В этой ситуации в Московской Руси получил распространение новый титул — «господарь». Само это слово было известно с древности: так обозначали хозяина, владельца имущества, холопов и т. д. Но с начала XV века его стали употреблять по отношению к князьям, подчеркивая их права как вотчинников, наследственных владельцев своих земель. Первый известный случай такого словоупотребления содержится в духовной грамоте (завещании) игумена Кирилла Белозерского (1427), основателя знаменитого северного монастыря, носящего с тех пор его имя: созданную им обитель Кирилл передавал под защиту и опеку «своего господаря» — князя Андрея Дмитриевича Можайского и Белозерского, на земле которого монастырь был построен.

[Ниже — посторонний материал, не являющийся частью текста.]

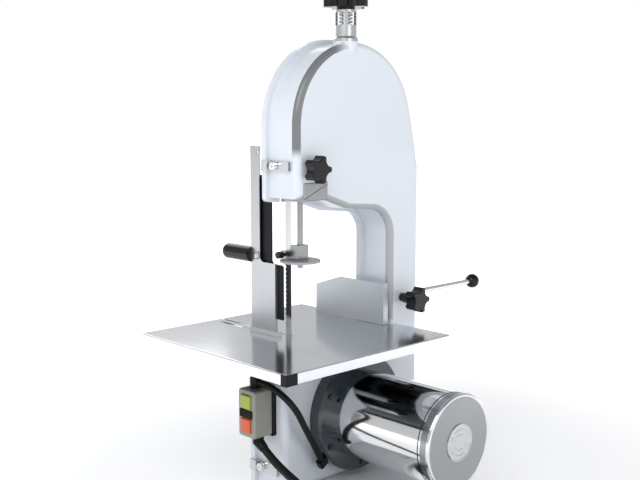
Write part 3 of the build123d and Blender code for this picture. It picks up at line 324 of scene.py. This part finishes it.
def make_blade():
    """The endless blade, with a tooth at every second point of its path."""
    bm = bmesh.new()
    rings = []
    for k, (x, z, nx, nz) in enumerate(blade_path(TOOTH_PITCH / 2)):
        front = blade_high.y - (0 if k % 2 else TOOTH_DEPTH)
        corners = ((blade_low.y, -1), (blade_low.y, 1), (front, 1), (front, -1))
        rings.append([bm.verts.new((x + side * nx * THICK / 2, y, z + side * nz * THICK / 2))
                      for y, side in corners])
    for k, here in enumerate(rings):
        there = rings[(k + 1) % len(rings)]
        for i in range(4):
            j = (i + 1) % 4
            bm.faces.new((here[i], here[j], there[j], there[i]))
    obj = finish_piece("toothed_blade", bm, LOOKS["blade_steel"], "frame",
                       smooth=False)
    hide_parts("blade")


make_blade()


# ---- motor trim ------------------------------------------------------------------------------
cap_low, cap_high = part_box("motor_end_cap")
MOTOR = ((cap_low.x + cap_high.x) / 2, (cap_low.z + cap_high.z) / 2)
CAP_Y = cap_low.y


BADGE_R, BADGE_THICK, BADGE_HOLE = 32, 1.2 * MM, 0.1   # radii in mm
RIDGES, RIDGE_RISE, EDGE_RISE = (12, 21), 0.6 * MM, 0.7 * MM
SINK = 0.2 * MM                                        # how deep a trim piece sits in its neighbour


def make_badge():
    """A plain ring badge, turned with three ridges."""
    face, back = CAP_Y - BADGE_THICK, CAP_Y + SINK
    profile = [(BADGE_HOLE, back), (BADGE_HOLE, face)]
    for r in RIDGES:
        profile += [(r, face), (r + 0.6, face - RIDGE_RISE), (r + 1.6, face - RIDGE_RISE),
                    (r + 2.2, face)]
    profile += [(BADGE_R - 3, face), (BADGE_R - 2.4, face - EDGE_RISE),
                (BADGE_R - 0.8, face - EDGE_RISE), (BADGE_R, face + SINK), (BADGE_R, back)]
    profile = [(r * MM, y) for r, y in profile]
    bm = bmesh.new()
    lathe(bm, profile, MOTOR)
    finish_piece("cap_badge", bm, LOOKS["aluminium"], "frame", smooth=False)


def make_cap_rim():
    """The polished rolled rim of the end cap, and the dark joint between the cap and the tube."""
    outer = (cap_high.x - cap_low.x) / 2
    middle_r, middle_y, r, sides = outer - 3.2 * MM, CAP_Y + 3.6 * MM, 3.9 * MM, 20
    angles = [2 * math.pi * k / sides for k in range(sides)]
    bm = bmesh.new()
    lathe(bm, [(middle_r + r * math.cos(a), middle_y + r * math.sin(a)) for a in angles], MOTOR)
    finish_piece("cap_rim", bm, LOOKS["bright_steel"], "frame")
    near, far = cap_high.y + SINK, cap_high.y + SINK + 1.4 * MM
    inner_r, outer_r = outer - 2.0 * MM, outer - 1.1 * MM
    bm = bmesh.new()
    lathe(bm, [(inner_r, near), (outer_r, near), (outer_r, far), (inner_r, far)], MOTOR)
    finish_piece("cap_joint", bm, LOOKS["black_rubber"], "frame")


make_badge()
make_cap_rim()


# ---- table corner and switch trim ------------------------------------------------------------
def make_corner_cap():
    """The black moulding that wraps the front corner of the table's rim."""
    low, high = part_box("table_top")
    t, long_side, short_side = 2 * MM, 22 * MM, 11 * MM
    outline = [(low.x - t, low.y - t), (low.x + long_side, low.y - t), (low.x + long_side, low.y),
               (low.x, low.y), (low.x, low.y + short_side), (low.x - t, low.y + short_side)]
    bm = bmesh.new()
    prism(bm, outline, low.z - 1 * MM, high.z + 0.4 * MM, lambda u, v, w: (u, v, w))
    finish_piece("table_corner_cap", bm, LOOKS["black_nylon"], "frame",
                 bevel=0.7 * MM)


def make_switch_strip():
    """The ribbed black strip between the two buttons."""
    low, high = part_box("switch_box")
    margin, half, ribs, pitch = 6 * MM, 7, 4, 3.2
    middle = (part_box("stop_button")[1].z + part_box("start_button")[0].z) / 2
    outline = [(-half, 0), (-half, 2)]             # along the strip and out of the box, in mm
    for k in range(ribs):
        z = pitch * k - 6
        outline += [(z, 3), (z + 1.9, 3), (z + 2.3, 2.2)]
    outline += [(half, 2), (half, 0)]
    bm = bmesh.new()
    prism(bm, [(u * MM, v * MM) for u, v in outline], low.y + margin, high.y - margin,
          lambda u, v, w: (low.x - v + SINK, w, middle + u))
    finish_piece("switch_strip", bm, LOOKS["black_nylon"], "frame",
                 bevel=0.3 * MM, smooth=False)


make_corner_cap()
make_switch_strip()


# ---- cables ----------------------------------------------------------------------------------
MOTOR_ROUTE = [
    (-0.195, 0.054, 0.233),
    (-0.195, 0.035, 0.233),
    (-0.192, 0.017, 0.228),
    (-0.186, 0.002, 0.218),
    (-0.178, -0.009, 0.2045),
    (-0.169, -0.0145, 0.189),
    (-0.158, -0.014, 0.170),
    (-0.1415, -0.0105, 0.1455),
    (-0.1225, -0.0065, 0.1175),
    (-0.1035, -0.002, 0.0885),
]
MAINS_ROUTE = [
    (-0.199, 0.038, 0.121),
    (-0.199, 0.018, 0.1085),
    (-0.200, -0.015, 0.095),
    (-0.202, -0.060, 0.082),
    (-0.205, -0.110, 0.060),
    (-0.207, -0.150, 0.040),
]
MOTOR_CORD_R, LEAD_R = 5.75 * MM, 0.007
COIL, COIL_R, TURNS, TURN_POINTS = (-0.130, -0.205), 0.077, 3, 16
TIE_TURN, TIE_WIDTH, TIE_THICK, TIE_GAP = math.radians(250), 8 * MM, 1.2 * MM, 0.6 * MM


def coil_points():
    """The turns of the coil, from its top down to the floor, and the short way to the plug."""
    start, count = math.pi, int((TURNS + 0.25) * TURN_POINTS)
    reach = COIL_R / math.cos(math.pi / TURN_POINTS) ** 0.5
    for k in range(count + 1):
        a = start + 2 * math.pi * k / TURN_POINTS
        fall = min(1.0, max(0.0, (k - 2) / (count - 6)))
        z = LEAD_R * (2 * TURNS - 1) - 2 * LEAD_R * (TURNS - 1) * fall
        yield (COIL[0] + reach * math.cos(a), COIL[1] + reach * math.sin(a), z)


def make_cord(name, points, radius):
    """A cord as one smooth spline."""
    curve = bpy.data.curves.new(name, "CURVE")
    curve.dimensions = "3D"
    curve.bevel_depth = radius
    curve.bevel_resolution = 6
    curve.use_fill_caps = True
    spline = curve.splines.new("NURBS")
    spline.points.add(len(points) - 1)
    for point, place in zip(spline.points, points):
        point.co = (*place, 1)
    spline.order_u = 3
    spline.use_endpoint_u = True
    spline.resolution_u = 8
    obj = bpy.data.objects.new(name, curve)
    bpy.context.scene.collection.objects.link(obj)
    curve.materials.append(LOOKS["black_rubber"])
    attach(obj, "frame")
    return obj


def make_tie():
    """A band round the turns of the coil."""
    inner, outer = COIL_R - LEAD_R - TIE_GAP, COIL_R + LEAD_R + TIE_GAP
    top = 2 * TURNS * LEAD_R + TIE_GAP
    out = Vector((math.cos(TIE_TURN), math.sin(TIE_TURN), 0))
    along = Vector((-math.sin(TIE_TURN), math.cos(TIE_TURN), 0))
    middle = Vector((*COIL, 0))
    loops = []
    for grow in (0.0, TIE_THICK):
        r0, r1, z0, z1 = inner - grow, outer + grow, 0.05 * MM, top + grow
        loops.append([(r0, z0), (r1, z0), (r1, z1), (r0, z1)])
    bm = bmesh.new()
    rings = [[[bm.verts.new(middle + out * r + along * w + Vector((0, 0, z))) for r, z in loop]
              for loop in loops] for w in (-TIE_WIDTH / 2, TIE_WIDTH / 2)]
    for i in range(4):
        j = (i + 1) % 4
        bm.faces.new((rings[0][0][i], rings[0][0][j], rings[1][0][j], rings[1][0][i]))
        bm.faces.new((rings[0][1][i], rings[0][1][j], rings[1][1][j], rings[1][1][i]))
        for side in rings:
            bm.faces.new((side[0][i], side[0][j], side[1][j], side[1][i]))
    return finish_piece("coil_tie", bm, LOOKS["black_nylon"], "frame",
                        bevel=0.4 * MM)


def make_cords():
    """The motor's cable, and the mains lead with its coil, its tie and its plug."""
    motor = make_cord("motor_cord", MOTOR_ROUTE, MOTOR_CORD_R)
    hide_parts("motor_cable")
    plug_low, plug_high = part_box("mains_plug")
    plug_end = (plug_low.x, COIL[1] - COIL_R, (plug_low.z + plug_high.z) / 2)
    route = MAINS_ROUTE + list(coil_points())[1:] + [plug_end]
    mains = make_cord("mains_cord", route, LEAD_R)
    tie = make_tie()
    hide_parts("mains_lead", "mains_coil")


make_cords()


# ---- stage: floor, light and camera ----------------------------------------------------------
FLOOR_SIZE, FLOOR_DROP = 14, 0.5 * MM       # half the floor's side in metres, its gap to the feet
GLOW_REACH, GLOW_RANGE = (0.4, 1.8), (0.30, 1.05)
ROOM_STRENGTH, MIDDLE_HEIGHT = 0.62, 0.35
LIGHTS_AIM = Vector((0, 0, 0.4))
CAMERA_PLACE = (-1.19965, -1.14568, 0.6802)
CAMERA_TURN, CAMERA_TILT = math.radians(43.728), math.radians(7.358)
FOCAL_LENGTH, SENSOR_WIDTH = 52.92, 36      # in mm


def make_floor_look():
    """Matt white that glows like a lit sweep, faintly under the object and fully far from it."""
    mat = surface("floor_white", (0.93, 0.93, 0.93), 0.7, colour_var=0.01, bump=0.0)
    nodes, links = mat.node_tree.nodes, mat.node_tree.links
    place = nodes.new("ShaderNodeTexCoord")
    reach = nodes.new("ShaderNodeVectorMath")
    reach.operation = "LENGTH"
    links.new(place.outputs["Object"], reach.inputs[0])
    glow = nodes.new("ShaderNodeMapRange")
    glow.interpolation_type = "SMOOTHSTEP"
    glow.inputs["From Min"].default_value, glow.inputs["From Max"].default_value = GLOW_REACH
    glow.inputs["To Min"].default_value, glow.inputs["To Max"].default_value = GLOW_RANGE
    links.new(reach.outputs["Value"], glow.inputs["Value"])
    shader = nodes["Principled BSDF"]
    shader.inputs["Emission Color"].default_value = (1, 1, 1, 1)
    links.new(glow.outputs["Result"], shader.inputs["Emission Strength"])
    return mat


def make_floor():
    bm = bmesh.new()
    bmesh.ops.create_grid(bm, x_segments=1, y_segments=1, size=FLOOR_SIZE)
    mesh = bpy.data.meshes.new("floor")
    bm.to_mesh(mesh)
    bm.free()
    floor = bpy.data.objects.new("floor", mesh)
    floor.location.z = cad_box[0][2] - FLOOR_DROP
    bpy.context.scene.collection.objects.link(floor)
    mesh.materials.append(make_floor_look())


def soft_light(name, place, size, energy):
    """A rectangular soft light, aimed at LIGHTS_AIM."""
    lamp = bpy.data.lights.new(name, "AREA")
    lamp.shape = "RECTANGLE"
    lamp.size, lamp.size_y = size
    lamp.energy = energy
    obj = bpy.data.objects.new(name, lamp)
    obj.location = place
    obj.rotation_euler = (LIGHTS_AIM - Vector(place)).to_track_quat("-Z", "Y").to_euler()
    bpy.context.scene.collection.objects.link(obj)


def make_world():
    """White to the camera, and to everything else a pale studio that gets darker overhead."""
    world = bpy.data.worlds.new("studio")
    bpy.context.scene.world = world
    world.use_nodes = True
    nodes, links = world.node_tree.nodes, world.node_tree.links
    nodes.clear()
    place = nodes.new("ShaderNodeTexCoord")
    split = nodes.new("ShaderNodeSeparateXYZ")
    links.new(place.outputs["Generated"], split.inputs[0])
    ramp = nodes.new("ShaderNodeValToRGB")
    stops = ramp.color_ramp.elements
    stops[0].position, stops[0].color = 0.0, (1.0, 1.0, 1.0, 1)
    stops[1].position, stops[1].color = 1.0, (0.30, 0.31, 0.33, 1)
    middle = stops.new(MIDDLE_HEIGHT)
    middle.color = (0.95, 0.96, 0.98, 1)
    links.new(split.outputs["Z"], ramp.inputs[0])
    room = nodes.new("ShaderNodeBackground")
    room.inputs["Strength"].default_value = ROOM_STRENGTH
    links.new(ramp.outputs[0], room.inputs[0])
    white = nodes.new("ShaderNodeBackground")
    white.inputs[0].default_value = (1, 1, 1, 1)
    white.inputs["Strength"].default_value = 1.0
    path = nodes.new("ShaderNodeLightPath")
    pick = nodes.new("ShaderNodeMixShader")
    links.new(path.outputs["Is Camera Ray"], pick.inputs[0])
    links.new(room.outputs[0], pick.inputs[1])
    links.new(white.outputs[0], pick.inputs[2])
    out = nodes.new("ShaderNodeOutputWorld")
    links.new(pick.outputs[0], out.inputs[0])


def make_camera():
    """A camera that looks along CAMERA_TURN from +Y towards +X, tilted down by CAMERA_TILT."""
    level = math.cos(CAMERA_TILT)
    look = Vector((math.sin(CAMERA_TURN) * level, math.cos(CAMERA_TURN) * level,
                   -math.sin(CAMERA_TILT)))
    lens = bpy.data.cameras.new("camera")
    lens.lens = FOCAL_LENGTH
    lens.sensor_width = SENSOR_WIDTH
    camera = bpy.data.objects.new("camera", lens)
    camera.location = CAMERA_PLACE
    camera.rotation_euler = look.to_track_quat("-Z", "Y").to_euler()
    bpy.context.scene.collection.objects.link(camera)
    bpy.context.scene.camera = camera


make_floor()
make_world()
soft_light("key", place=(-1.6, -0.6, 1.9), size=(1.4, 1.4), energy=20)
soft_light("front", place=(-0.2, -2.2, 1.2), size=(1.2, 1.6), energy=6)
soft_light("back", place=(0.6, 2.2, 1.6), size=(1.6, 1.2), energy=12)
make_camera()
bpy.context.scene.view_settings.view_transform = "Standard"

В близком по смыслу значении интересующий нас термин использован в договорах 30‐х — начала 40‐х годов XV века между Василием II и его двоюродным братом Дмитрием Шемякой: по поводу бояр и детей боярских там говорилось, что во время военного похода «кто кому служит, тот со своим осподарем и идет». Но к концу династической войны слово «господарь» начало приобретать новый смысл — верховного правителя страны. Выше я уже цитировал надпись, которую в 1446 году велел выбить на своих монетах Дмитрий Шемяка, когда он ненадолго захватил великокняжескую власть, ослепив Василия II: на лицевой стороне читаются слова «князь [велики] Дмитри Юрьевич», а на обороте — «оспо[дарь] [зе]мли руские». Как только Василий Темный вернул себе престол в начале 1447 года, он стал чеканить монеты от своего имени с аналогичными надписями: «осподарь всея Руси», «осподарь всея земли Руския». Однако в официальные документы, в том числе международные договоры, этот новый титул вошел только при сыне и наследнике Василия Васильевича — Иване III.